We all know that, while we must have an absolutely sound currency, money enters to only a very small degree into the immense volume of business transacted in this country; that it is, rather, the $15,000,000,000 of bank credits upon which the trade and the commerce of the nation is conducted; and that it is, therefore, more a problem of the conservation of credit than of the issuance of bank notes, important and absolutely necessary as a reliable and sufficient currency is to the welfare of the nation.

We have endeavored, in the Wilmington plan, to look to the conservation of the credit of the country and to its regulation through the operations of a central bank; for, call it what we may, whether a "central reserve association" or anything else, we know that it means a concentration of power and control in directing the banking business of the country. We may as well, therefore, adopt at once the title of "The Bank of the United States," and give the bank full authority to issue currency and to regulate the National credit. I believe we can do this without destroying the entity of any purely local institution. Then

we shall have gathered together and concentrated into one great force all the banking interests of the country.

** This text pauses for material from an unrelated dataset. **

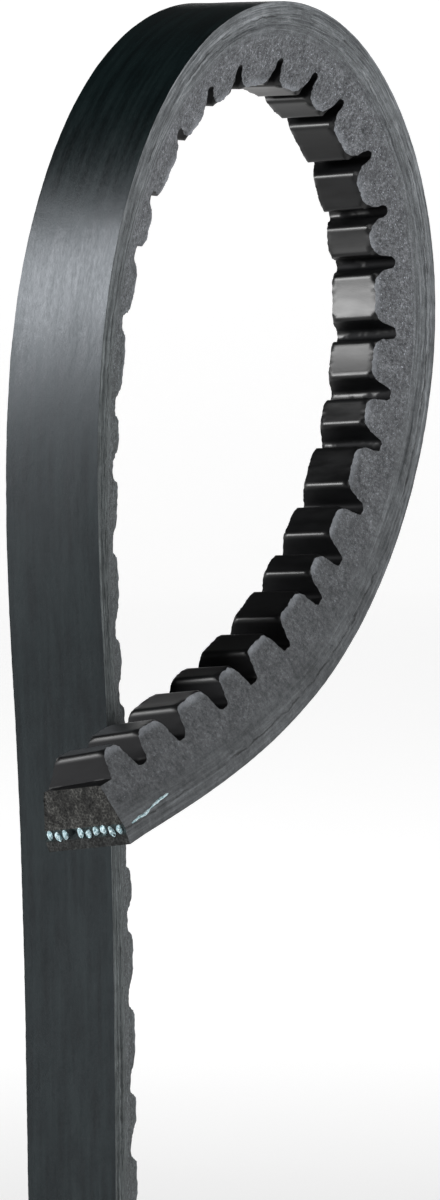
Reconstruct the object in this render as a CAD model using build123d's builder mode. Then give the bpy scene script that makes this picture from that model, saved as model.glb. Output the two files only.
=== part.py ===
# V belt, 10 x 8 mm raw-edge cogged section: a cut length that runs up, loops over
# and crosses in front of itself.
# Origin: centre of the cord line on the square-cut tail end, which lies flat at z = 0.
# +Z runs up the tail, +X points to the cogged inner side, +Y runs across the belt.
import os
from math import cos, pi, radians, sin, tan

from build123d import *

os.makedirs("parts", exist_ok=True)

# Section, mm. Depths are measured from the back (outer) surface.
TOP_WIDTH = 10.0
THICKNESS = 8.0
FLANK_ANGLE = radians(20)   # each flank to the belt's centre plane
COVER_DEPTH = 0.45          # back cover ply
OVERCORD_DEPTH = 0.95       # overcord ply ends here
CORD_DEPTH = 1.45           # cord line, also where the flanks start
GUM_DEPTH = 1.95            # adhesion gum ends here

# Tensile cords
CORD_COUNT = 10
CORD_PITCH = 0.93
CORD_DIAMETER = 0.80        # across the corners
CORD_SIDES = 8
SHORT_CORD = 7              # this cord has drawn back into its channel
SHORT_CORD_RECESS = 0.8

# Cogs: three spacings repeat along the belt
PITCHES = (7.3, 6.2, 8.3)
NOTCH_COUNT = 36
FIRST_NOTCH = 4.0           # along the cord line from the tail end
NOTCH_ROOT_DEPTH = 5.35
NOTCH_ROOT_WIDTH = 1.6      # belt straight
NOTCH_OPENING = 3.9         # between the flanks at the cog tips, belt straight
ROOT_CLOSING = 16.0         # mm of closing at the root per 1/mm of bend
OPENING_CLOSING = 60.0      # mm of closing at the tips per 1/mm of bend
ROOT_RADIUS = 0.35
COG_CORNER = 0.6            # height of the bevelled tip corners
CUTTER_REACH = 0.4          # the notch outline stands this far clear of the cog tips

# Cut end
BELT_LENGTH = 257.9         # along the cord line, tail end to cut end
CUT_SLANT = radians(10)     # the cut is this far off square

# Lie of the cord line: distance from the tail end, then the value there.
# A bend radius of 0 means straight, and a negative one bends the other way.
BEND_RADIUS = [(0, 0), (50, -250), (78, 155), (98, 42), (118, 24), (142, 21.5),
               (168, 29), (192, 47), (218, 58), (256, 1400)]
SIDE_LEAN = [(0, 0), (60, 2), (100, 7.5), (140, 5.5), (180, 1.5), (220, 0), (256, 1.5)]
TWIST = [(0, 0), (60, -4), (100, 1), (140, -3), (180, -4), (220, -3), (256, -11)]

STEP = 0.25                 # the cord line is worked out at this spacing
NOTCH_REACH = TOP_WIDTH     # each notch is cut this far to both sides, clear of the flanks


def between(table, distance):
    """Straight-line value of a table of (distance, value) pairs."""
    for (start, first), (end, last) in zip(table, table[1:]):
        if distance <= end:
            return first + (last - first) * (distance - start) / (end - start)
    return table[-1][1]


BEND = [(distance, 1 / radius if radius else 0.0) for distance, radius in BEND_RADIUS]


def cord_line_frames():
    """Point, tangent, inward normal and sideways direction at every STEP."""
    frames = []
    point = Vector(0, 0, 0)
    heading = pi / 2
    for i in range(round(BELT_LENGTH / STEP) + 2):
        distance = i * STEP
        lean = radians(between(SIDE_LEAN, distance))
        roll = radians(between(TWIST, distance))
        tangent = Vector(cos(lean) * cos(heading), -sin(lean), cos(lean) * sin(heading))
        across = Vector(0, 1, 0)
        level = (across - tangent * across.dot(tangent)).normalized()
        inward = level.cross(tangent)
        side = level * cos(roll) + inward * sin(roll)
        normal = inward * cos(roll) - level * sin(roll)
        frames.append((point, tangent, normal, side))
        point = point + tangent * STEP
        heading -= between(BEND, distance + STEP / 2) * STEP
    return frames


FRAMES = cord_line_frames()


def frame_at(distance):
    i = min(int(distance / STEP), len(FRAMES) - 2)
    share = distance / STEP - i
    return [a * (1 - share) + b * share for a, b in zip(FRAMES[i], FRAMES[i + 1])]


def section_plane(distance):
    """Square across the belt: x runs across it and y towards its back."""
    point, tangent, _, side = frame_at(distance)
    return Plane(origin=point, x_dir=side, z_dir=tangent)


def cut_plane(recess=0.0):
    """The slanted cut end, which reaches furthest on the -Y edge."""
    point, tangent, _, side = frame_at(BELT_LENGTH)
    slanted = side - tangent * tan(CUT_SLANT)
    facing = tangent + side * tan(CUT_SLANT)
    return Plane(origin=point - tangent * recess, x_dir=slanted, z_dir=facing)


def notch_plane(distance):
    """Along the belt's centre plane: x runs along the belt and y towards the cogs."""
    point, tangent, _, side = frame_at(distance)
    return Plane(origin=point, x_dir=tangent, z_dir=side)


def half_width(depth):
    return TOP_WIDTH / 2 - max(depth - CORD_DEPTH, 0) * tan(FLANK_ANGLE)


def notch_positions():
    positions = [FIRST_NOTCH]
    for number in range(NOTCH_COUNT - 1):
        positions.append(positions[-1] + PITCHES[number % 3])
    return positions


NOTCHES = notch_positions()


def layer_stations():
    """Where the layers' sections stand: at the ends of the belt, each notch and each cog."""
    stations = [0.0, FIRST_NOTCH / 2]
    for start, end in zip(NOTCHES, NOTCHES[1:]):
        stations += [start, (start + end) / 2]
    return stations


STATIONS = layer_stations()


def layer_section(plane, outer, inner, stretch=1.0):
    """One layer's section, between two depths from the back."""
    with BuildSketch(plane) as section:
        with BuildLine():
            Polyline(
                (-half_width(outer) * stretch, CORD_DEPTH - outer),
                (half_width(outer) * stretch, CORD_DEPTH - outer),
                (half_width(inner) * stretch, CORD_DEPTH - inner),
                (-half_width(inner) * stretch, CORD_DEPTH - inner),
                close=True,
            )
        make_face()
    return section.sketch


def layer_sections(outer, inner):
    sections = [layer_section(section_plane(distance), outer, inner) for distance in STATIONS]
    return sections + [layer_section(cut_plane(), outer, inner, 1 / cos(CUT_SLANT))]


def cord_section(plane, across):
    with BuildSketch(plane) as section:
        with Locations((across, 0)):
            RegularPolygon(CORD_DIAMETER / 2, CORD_SIDES, rotation=180 / CORD_SIDES)
    return section.sketch


def cord_sections(number, recess=0.0):
    across = (number - (CORD_COUNT + 1) / 2) * CORD_PITCH
    sections = [cord_section(section_plane(distance), across) for distance in STATIONS]
    return sections + [cord_section(cut_plane(recess), across / cos(CUT_SLANT))]


def notch_outline(position):
    """One notch: rounded root, sloped flanks and bevelled tip corners."""
    bend = max(between(BEND, position), 0)
    root = (NOTCH_ROOT_WIDTH - ROOT_CLOSING * bend) / 2
    opening = (NOTCH_OPENING - OPENING_CLOSING * bend) / 2
    floor = NOTCH_ROOT_DEPTH - CORD_DEPTH
    tip = THICKNESS - CORD_DEPTH
    flare = opening + COG_CORNER + CUTTER_REACH
    with BuildSketch(notch_plane(position)) as outline:
        with BuildLine():
            Polyline(
                (-flare, tip + CUTTER_REACH),
                (-opening, tip - COG_CORNER),
                (-root, floor),
                (root, floor),
                (opening, tip - COG_CORNER),
                (flare, tip + CUTTER_REACH),
                close=True,
            )
        make_face()
        fillet(outline.vertices().group_by(Axis.Y)[0], ROOT_RADIUS)
    return outline.sketch


# Back cover ply
with BuildPart() as back_cover_ply:
    loft(layer_sections(0, COVER_DEPTH), ruled=True)
back_cover_ply.part.label = "back_cover_ply"
export_step(back_cover_ply.part, "parts/back_cover_ply.step")

# Ply over the gum
with BuildPart() as overcord_ply:
    loft(layer_sections(COVER_DEPTH, OVERCORD_DEPTH), ruled=True)
overcord_ply.part.label = "overcord_ply"
export_step(overcord_ply.part, "parts/overcord_ply.step")

# Cogged rubber body below the cords
with BuildPart() as compression_rubber:
    loft(layer_sections(GUM_DEPTH, THICKNESS), ruled=True)
    for position in NOTCHES:
        extrude(notch_outline(position), amount=NOTCH_REACH, both=True, mode=Mode.SUBTRACT)
compression_rubber.part.label = "compression_rubber"
export_step(compression_rubber.part, "parts/compression_rubber.step")

# Tensile cords, side by side on the cord line, and their channels
channels = []
for number in range(1, CORD_COUNT + 1):
    name = f"tensile_cord_{number:02d}"
    with BuildPart() as channel:
        loft(cord_sections(number), ruled=True)
    channels.append(channel.part)
    with BuildPart() as tensile_cord:
        loft(cord_sections(number, SHORT_CORD_RECESS if number == SHORT_CORD else 0.0), ruled=True)
    tensile_cord.part.label = name
    export_step(tensile_cord.part, f"parts/{name}.step")

# Adhesion gum, moulded round the cords
with BuildPart() as adhesion_gum:
    loft(layer_sections(OVERCORD_DEPTH, GUM_DEPTH), ruled=True)
    add(channels, mode=Mode.SUBTRACT)
adhesion_gum.part.label = "adhesion_gum"
export_step(adhesion_gum.part, "parts/adhesion_gum.step")
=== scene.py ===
import math

import bmesh
import bpy
import numpy as np
from mathutils import Matrix, Vector
from mathutils.geometry import delaunay_2d_cdt


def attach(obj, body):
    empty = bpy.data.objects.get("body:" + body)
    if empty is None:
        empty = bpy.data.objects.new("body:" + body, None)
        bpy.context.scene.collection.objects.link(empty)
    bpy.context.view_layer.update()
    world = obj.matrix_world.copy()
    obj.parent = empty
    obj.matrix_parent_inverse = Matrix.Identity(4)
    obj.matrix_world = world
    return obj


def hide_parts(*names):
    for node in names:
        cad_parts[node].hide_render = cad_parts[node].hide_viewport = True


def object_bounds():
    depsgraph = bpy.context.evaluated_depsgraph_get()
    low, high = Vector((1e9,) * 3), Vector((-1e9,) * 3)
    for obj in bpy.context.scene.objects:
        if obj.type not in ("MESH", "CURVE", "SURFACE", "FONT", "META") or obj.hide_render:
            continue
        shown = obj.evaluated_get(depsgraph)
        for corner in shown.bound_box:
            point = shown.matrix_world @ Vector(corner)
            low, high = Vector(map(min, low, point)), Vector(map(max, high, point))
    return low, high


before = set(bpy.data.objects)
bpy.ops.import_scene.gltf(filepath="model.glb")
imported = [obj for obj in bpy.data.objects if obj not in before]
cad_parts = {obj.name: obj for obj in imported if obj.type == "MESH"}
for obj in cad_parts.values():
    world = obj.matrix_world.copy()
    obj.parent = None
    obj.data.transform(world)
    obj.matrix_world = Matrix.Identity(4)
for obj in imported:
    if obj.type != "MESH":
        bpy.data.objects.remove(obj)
cad_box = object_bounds()

MM = 0.001

# A cut length of cogged raw-edge V belt that runs up, loops over and crosses in front of itself.
# Origin: centre of the cord line on the square-cut tail end. +Z runs up the tail, +X points to
# the cogged inner side, +Y runs across the belt. Depths are measured from the back surface.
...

We are making progress. We have made great progress. I feel that we are almost at the conclusion of the discussion, for the magnificent work of the National Monetary Commission has enlightened the people as never before on the question of banking and currency; and in all the Commission has done it is very gratifying to find a manifestation of the truly American spirit of patriotism and fair dealing, together with a willingness to waive particular and personal opinions in order to arrive at a decision intended to promote the greatest good of the whole people.

As I must now, in the discharge of my duty as a member of the Committee on Resolutions, retire from your deliberations, I desire to express the hope that, as the result of the committee's efforts, we may be able to present to you resolutions so comprehensive, so clear, so fair and so acceptable, that to the honor of the National Board of Trade and to the credit of this conference, it will be said that if we have not solved the problem in its entirety, we at least have laid a firm foundation upon which the Congress of the United States may, with perfect safety, base the necessary measures to carry out all the required reforms. [Applause.]

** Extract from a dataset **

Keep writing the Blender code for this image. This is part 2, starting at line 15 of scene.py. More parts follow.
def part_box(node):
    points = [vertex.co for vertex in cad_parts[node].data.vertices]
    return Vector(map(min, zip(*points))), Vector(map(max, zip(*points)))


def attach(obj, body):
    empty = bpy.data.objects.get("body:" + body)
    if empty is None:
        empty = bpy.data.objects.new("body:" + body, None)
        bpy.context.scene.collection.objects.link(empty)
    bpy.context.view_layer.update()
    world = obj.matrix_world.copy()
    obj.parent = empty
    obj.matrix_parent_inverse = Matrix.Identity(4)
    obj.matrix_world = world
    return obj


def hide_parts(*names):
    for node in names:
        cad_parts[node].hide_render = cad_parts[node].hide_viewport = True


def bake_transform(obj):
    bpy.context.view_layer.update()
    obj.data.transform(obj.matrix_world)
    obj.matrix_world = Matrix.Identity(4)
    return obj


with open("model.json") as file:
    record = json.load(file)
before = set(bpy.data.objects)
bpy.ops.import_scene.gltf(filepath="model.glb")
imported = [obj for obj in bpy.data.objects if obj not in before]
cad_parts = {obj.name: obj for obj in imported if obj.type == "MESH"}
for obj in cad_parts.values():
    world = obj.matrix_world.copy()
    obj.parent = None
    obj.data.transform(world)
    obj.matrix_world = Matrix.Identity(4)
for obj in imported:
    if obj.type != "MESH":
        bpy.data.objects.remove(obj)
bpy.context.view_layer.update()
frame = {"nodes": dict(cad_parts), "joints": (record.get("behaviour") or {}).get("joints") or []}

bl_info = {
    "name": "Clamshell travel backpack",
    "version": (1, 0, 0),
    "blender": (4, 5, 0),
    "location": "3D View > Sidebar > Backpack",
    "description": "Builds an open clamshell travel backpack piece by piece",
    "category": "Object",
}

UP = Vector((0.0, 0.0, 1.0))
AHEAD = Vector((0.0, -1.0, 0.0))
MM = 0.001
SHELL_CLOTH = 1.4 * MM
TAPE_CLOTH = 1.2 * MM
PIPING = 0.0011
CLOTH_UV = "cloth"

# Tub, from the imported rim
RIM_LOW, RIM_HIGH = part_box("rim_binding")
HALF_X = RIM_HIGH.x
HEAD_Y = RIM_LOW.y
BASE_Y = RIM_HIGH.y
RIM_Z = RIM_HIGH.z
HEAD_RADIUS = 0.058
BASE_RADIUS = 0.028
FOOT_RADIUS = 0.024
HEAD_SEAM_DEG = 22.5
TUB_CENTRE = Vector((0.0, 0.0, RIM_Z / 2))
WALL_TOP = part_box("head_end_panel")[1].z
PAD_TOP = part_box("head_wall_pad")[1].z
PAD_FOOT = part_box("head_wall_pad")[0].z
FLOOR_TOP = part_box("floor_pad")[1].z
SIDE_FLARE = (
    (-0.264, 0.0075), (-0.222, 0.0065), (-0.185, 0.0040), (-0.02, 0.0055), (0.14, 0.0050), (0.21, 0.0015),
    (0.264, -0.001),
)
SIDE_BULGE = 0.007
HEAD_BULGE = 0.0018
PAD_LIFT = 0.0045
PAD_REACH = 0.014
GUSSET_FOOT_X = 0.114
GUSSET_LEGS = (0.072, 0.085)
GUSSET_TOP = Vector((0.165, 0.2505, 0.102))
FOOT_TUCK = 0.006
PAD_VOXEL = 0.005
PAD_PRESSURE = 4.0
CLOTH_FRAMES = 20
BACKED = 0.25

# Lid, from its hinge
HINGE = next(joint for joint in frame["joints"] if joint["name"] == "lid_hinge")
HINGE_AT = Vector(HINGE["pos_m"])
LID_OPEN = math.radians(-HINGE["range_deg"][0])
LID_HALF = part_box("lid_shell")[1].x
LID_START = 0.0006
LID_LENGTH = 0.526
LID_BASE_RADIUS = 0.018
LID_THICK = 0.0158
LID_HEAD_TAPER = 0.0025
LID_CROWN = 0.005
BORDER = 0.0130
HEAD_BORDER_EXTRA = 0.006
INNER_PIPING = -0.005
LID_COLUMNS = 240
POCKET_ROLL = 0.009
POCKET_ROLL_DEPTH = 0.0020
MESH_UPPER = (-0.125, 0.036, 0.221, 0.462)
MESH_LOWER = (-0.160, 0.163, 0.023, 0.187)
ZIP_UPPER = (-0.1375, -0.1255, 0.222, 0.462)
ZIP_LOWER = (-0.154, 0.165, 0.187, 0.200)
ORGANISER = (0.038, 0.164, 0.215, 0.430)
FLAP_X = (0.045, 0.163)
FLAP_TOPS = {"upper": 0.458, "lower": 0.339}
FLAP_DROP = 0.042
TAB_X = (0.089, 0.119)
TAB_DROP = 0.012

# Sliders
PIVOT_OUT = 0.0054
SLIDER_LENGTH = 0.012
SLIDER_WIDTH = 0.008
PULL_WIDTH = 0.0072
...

The PRESIDING OFFICER.-We have about a quarter of an hour left, gentlemen. The Chair is informed that Mr. Robert D. KENT, President of the Merchants' Bank of Passaic, N. J., is present. We should like to hear from him.

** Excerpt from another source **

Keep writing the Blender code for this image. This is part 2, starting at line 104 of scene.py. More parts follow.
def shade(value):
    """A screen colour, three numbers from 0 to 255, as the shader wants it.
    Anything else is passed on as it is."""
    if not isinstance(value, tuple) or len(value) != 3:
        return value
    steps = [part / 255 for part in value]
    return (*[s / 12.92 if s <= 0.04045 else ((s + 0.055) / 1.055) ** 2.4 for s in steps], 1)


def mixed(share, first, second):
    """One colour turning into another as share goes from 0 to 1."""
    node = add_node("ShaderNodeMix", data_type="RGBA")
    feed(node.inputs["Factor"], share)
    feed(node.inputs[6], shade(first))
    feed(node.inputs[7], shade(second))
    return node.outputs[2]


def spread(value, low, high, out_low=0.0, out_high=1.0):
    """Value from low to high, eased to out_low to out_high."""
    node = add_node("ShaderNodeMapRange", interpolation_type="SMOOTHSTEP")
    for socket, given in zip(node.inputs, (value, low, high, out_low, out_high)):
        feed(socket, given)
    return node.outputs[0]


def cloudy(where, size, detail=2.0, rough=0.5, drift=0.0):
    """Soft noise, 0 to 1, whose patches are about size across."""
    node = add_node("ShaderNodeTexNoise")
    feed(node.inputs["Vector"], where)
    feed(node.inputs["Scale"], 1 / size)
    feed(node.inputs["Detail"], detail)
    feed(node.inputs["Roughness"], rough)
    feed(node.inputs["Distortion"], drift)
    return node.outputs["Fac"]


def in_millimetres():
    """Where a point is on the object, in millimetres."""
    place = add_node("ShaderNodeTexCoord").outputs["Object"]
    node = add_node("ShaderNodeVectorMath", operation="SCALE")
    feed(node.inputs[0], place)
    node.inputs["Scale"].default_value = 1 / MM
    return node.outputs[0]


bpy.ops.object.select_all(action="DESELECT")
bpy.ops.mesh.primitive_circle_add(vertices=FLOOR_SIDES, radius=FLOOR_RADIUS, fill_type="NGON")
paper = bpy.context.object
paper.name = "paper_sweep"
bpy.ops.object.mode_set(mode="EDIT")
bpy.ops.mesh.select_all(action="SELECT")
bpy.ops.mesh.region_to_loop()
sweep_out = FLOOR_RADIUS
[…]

Mr. KENT.-By way of introduction to this paper, I will state that I have had a banking experience of thirty-five years in Philadelphia, New York City and "out-of-town" small cities.


The presence of this body of business men gathered from so many distant parts of the country proves that the serious faults of our present currency and credit system are becoming generally understood and that an intelligent public opinion

regarding the subject is being formed. I believe that the Monetary Commission will evolve a plan that will give us adequate relief. At the present rate of progress, however, it will probably be two or three years before the relief will be effective.

We have just closed a business year without financial disturbance, for which we are thankful. This result, however, has been brought about by the fact that for nearly the whole year credit has been severely restricted. Many solvent, substantial business concerns have been refused accommodations that would gladly have been extended by the bankers of the country under normal conditions. As the representative of several out-of-town banks, I am in close touch with New York bankers, and during the past year I have found on every hand an exceedingly cautious spirit. This was necessary under conditions as they were, but as a result, legitimate trade was seriously hampered.

While I have no doubt that in due time relief will be afforded, we must face from one to three years' experience under our present unscientific system. There are, however, two minor remedies about which I wish to speak. Either one of these will afford us great help. One or both should be obtainable almost immediately by a comparatively slight effort on the part of the men comprising this and other commercial and banking associations.

Our present Emergency Currency Law would have resulted in the issue of currency in the fall of 1909 and 1910, if the tax had been placed at 3 or even 4 per cent. for the first month. As you may remember, the tax is placed for the first month of issue at 5 per cent., the second 6 per cent., the third 7 per cent., and so on, advancing each month until 10 per cent. is reached.

The Secretary of the Treasury in 1909 endeavored to get currency associations formed in the principal cities, but only one or two were organized. In 1910, under special urging by the Secretary, some twelve or fourteen associations were formed; but in neither year was any currency taken out. The tax is placed so high that there is no inducement for banks to avail themselves of the privilege. If circulation

were issued under the present regulations, it would be a confession to the whole country and to the world that we were in financial trouble.

It is well known that each fall we need extra currency for two or three months, amounting to some $200,000,000 or $300,000,000 dollars. Why, then, should it not be made easy for us to obtain it? The increasing scale of the tax rate would insure the retirement of the currency in a month or two, and so we would have a large degree of elasticity --something that is now entirely lacking. As it is, we are short of currency two or three months each year, and during a large portion of the remaining months money is over abundant. If we put it in use when it is plentiful we are strained to supply it when the fall demand is upon us.

What I advocate is: that we make known the situation to our Congressmen and unitedly work to get the law amended so far as it relates to the rate of tax on the circulation.

I will now read a letter from the President of a National bank bearing on the matter, and also one from Mr. VREELAND, Chairman of the Committee of Banking and Currency, to whom I sent a copy of the letter referred to. Mr. VREELAND himself is a practical banker.


Knowing that you are specially interested in the Currency Reform movement, and being in entire sympathy with this movement myself, I am writing you about our experience. As you know, we have a capital and surplus of over $500,000, and deposits of about $1,600,000.

Our experience alone might not be of any general interest, yet from our connection with other banks and bankers, we believe it fairly represents conditions all through our country.

While we have had no serious difficulty in our money conditions this fall, yet this condition exists because we have been obliged to refrain from doing the active business we should have done for the past four or five months.

Our reserve banks in New York City, and other strong banks, have been holding large cash reserves, and their example, as well as advice to us, has been that it would be wise for us to follow in the same line. It was on this account that the local business demands made upon us could not be met as fully as we should have liked, and, to that extent, we have been unwillingly forced to join in curtailing business accommodation to our manufacturers and business houses.